Это звучит подобно как «Внутреннее Несомненно», произносимое заурядным Христианином; но есть и отличия.
Христианин настаивает на том, чтобы наглая ложь была принята в качестве неотъемлемой составляющей его (чаще её) системы; я же, напротив, запрашиваю факты, наблюдения. При скептическом подходе, верно, некто один представляет собой такой же карточный домик, как и некто другой; но только в философском смысле.
Практически, Наука истинна, а Вера глупа.
Практически, 3 x 1 = 3 — истина; и 3 x 1 = 1 — ложь; однако, скептически, оба утверждения могут быть неверными и нечёткими.
Практически, метод Франклина добычи огня с небес лучше, чем метод, предложенный Прометеем или Илией. Я сейчас пишу при свете, который используют люди, благодаря открытию Франклина.

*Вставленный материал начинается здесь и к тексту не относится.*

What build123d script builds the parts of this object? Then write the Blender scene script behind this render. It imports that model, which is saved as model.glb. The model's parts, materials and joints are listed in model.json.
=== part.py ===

Практически, «Я сконцентрировал своё сознание на белом излучающем свет треугольнике, центром которого был светящийся глаз, в течение 22 минут и 10 секунд моё внимание рассеивалось 45 раз», — это научное и весомое утверждение. «Я ревностно молился Господу в течение многих дней» означает что угодно или ничего. Тот, кого это интересует, может повторить мой эксперимент и сравнить свои результаты с моими. В последнем случае постоянно будет возникать вопрос, что означало «ревностно», кто был «Господь» и сколько дней составило «много».